>> START INFORMATION PROVIDED

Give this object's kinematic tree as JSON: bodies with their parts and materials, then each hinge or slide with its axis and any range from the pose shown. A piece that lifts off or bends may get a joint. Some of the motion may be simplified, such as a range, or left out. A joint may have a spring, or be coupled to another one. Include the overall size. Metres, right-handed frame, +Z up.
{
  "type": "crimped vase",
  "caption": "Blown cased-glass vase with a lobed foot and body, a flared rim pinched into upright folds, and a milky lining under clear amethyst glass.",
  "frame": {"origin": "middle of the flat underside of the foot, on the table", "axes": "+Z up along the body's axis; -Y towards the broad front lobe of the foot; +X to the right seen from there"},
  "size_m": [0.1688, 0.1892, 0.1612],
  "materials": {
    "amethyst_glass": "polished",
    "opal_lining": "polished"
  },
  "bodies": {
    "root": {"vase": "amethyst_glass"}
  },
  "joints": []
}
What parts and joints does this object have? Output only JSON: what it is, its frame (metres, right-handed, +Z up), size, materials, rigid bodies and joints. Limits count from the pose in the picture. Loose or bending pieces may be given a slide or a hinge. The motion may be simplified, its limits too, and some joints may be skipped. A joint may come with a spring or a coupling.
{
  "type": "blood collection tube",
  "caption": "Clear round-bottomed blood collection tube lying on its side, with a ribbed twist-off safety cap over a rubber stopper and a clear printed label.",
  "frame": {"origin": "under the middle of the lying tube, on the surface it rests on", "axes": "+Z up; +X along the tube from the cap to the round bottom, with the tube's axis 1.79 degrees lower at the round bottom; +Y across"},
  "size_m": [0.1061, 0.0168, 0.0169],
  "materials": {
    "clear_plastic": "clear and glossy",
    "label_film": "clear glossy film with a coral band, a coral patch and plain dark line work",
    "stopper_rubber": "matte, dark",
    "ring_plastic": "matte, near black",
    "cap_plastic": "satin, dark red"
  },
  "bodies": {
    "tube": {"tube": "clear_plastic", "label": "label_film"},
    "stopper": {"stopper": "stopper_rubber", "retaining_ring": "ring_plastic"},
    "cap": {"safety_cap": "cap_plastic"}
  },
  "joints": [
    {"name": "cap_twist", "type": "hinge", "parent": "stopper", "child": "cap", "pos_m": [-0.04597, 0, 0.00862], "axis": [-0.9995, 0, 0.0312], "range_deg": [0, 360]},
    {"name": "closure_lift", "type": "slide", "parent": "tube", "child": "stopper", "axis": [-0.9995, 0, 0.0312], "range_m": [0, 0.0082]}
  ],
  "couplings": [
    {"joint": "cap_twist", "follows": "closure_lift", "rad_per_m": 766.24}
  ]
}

>> END INFORMATION PROVIDED
>> START INFORMATION PROVIDED

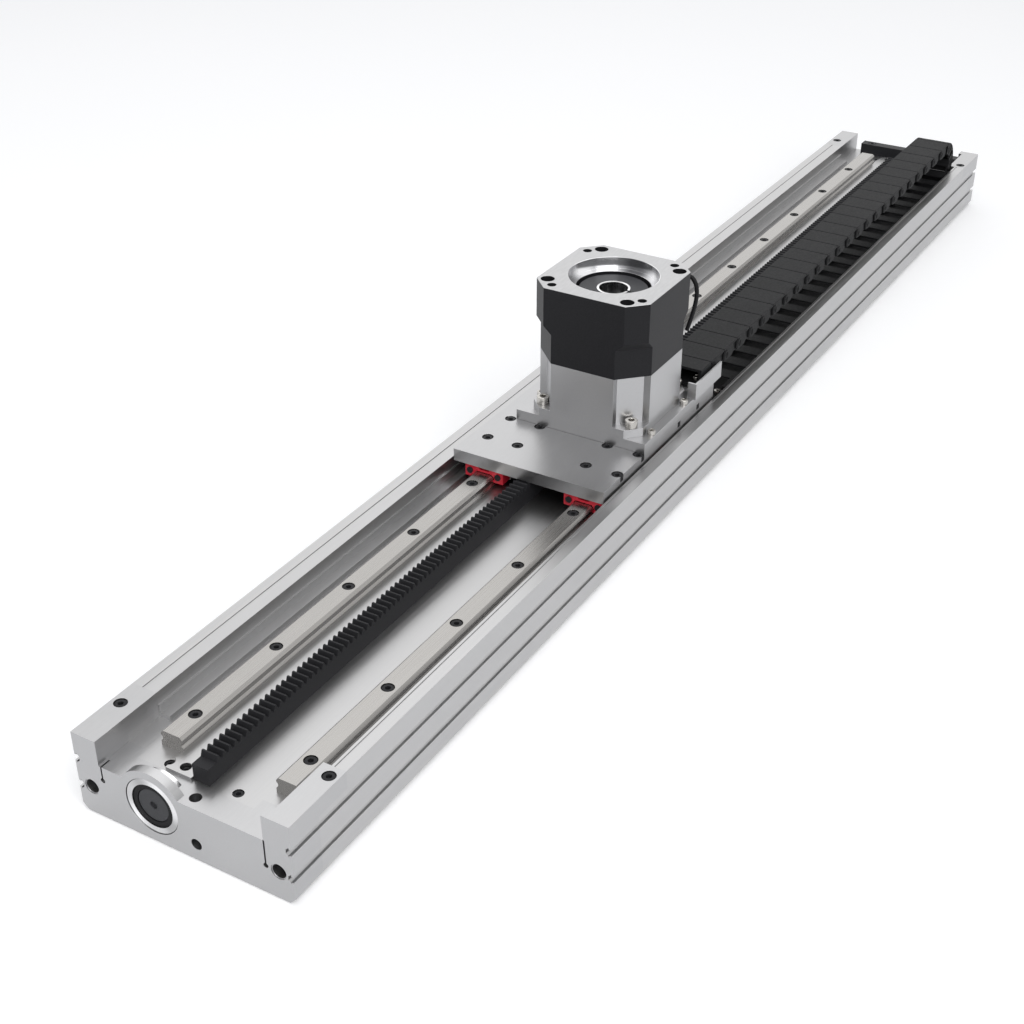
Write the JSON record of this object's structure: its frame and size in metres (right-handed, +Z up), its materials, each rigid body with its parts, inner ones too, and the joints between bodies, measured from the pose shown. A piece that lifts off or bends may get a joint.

>> END INFORMATION PROVIDED

Scan the material above for the string "this" and return the lines that hold it.

FINISHED EXERCISE:
Give this object's kinematic tree as JSON: bodies with their parts and materials, then each hinge or slide with its axis and any range from the pose shown. A piece that lifts off or bends may get a joint. Some of the motion may be simplified, such as a range, or left out. A joint may have a spring, or be coupled to another one. Include the overall size. Metres, right-handed frame, +Z up.
What parts and joints does this object have? Output only JSON: what it is, its frame (metres, right-handed, +Z up), size, materials, rigid bodies and joints. Limits count from the pose in the picture. Loose or bending pieces may be given a slide or a hinge. The motion may be simplified, its limits too, and some joints may be skipped. A joint may come with a spring or a coupling.
Write the JSON record of this object's structure: its frame and size in metres (right-handed, +Z up), its materials, each rigid body with its parts, inner ones too, and the joints between bodies, measured from the pose shown. A piece that lifts off or bends may get a joint.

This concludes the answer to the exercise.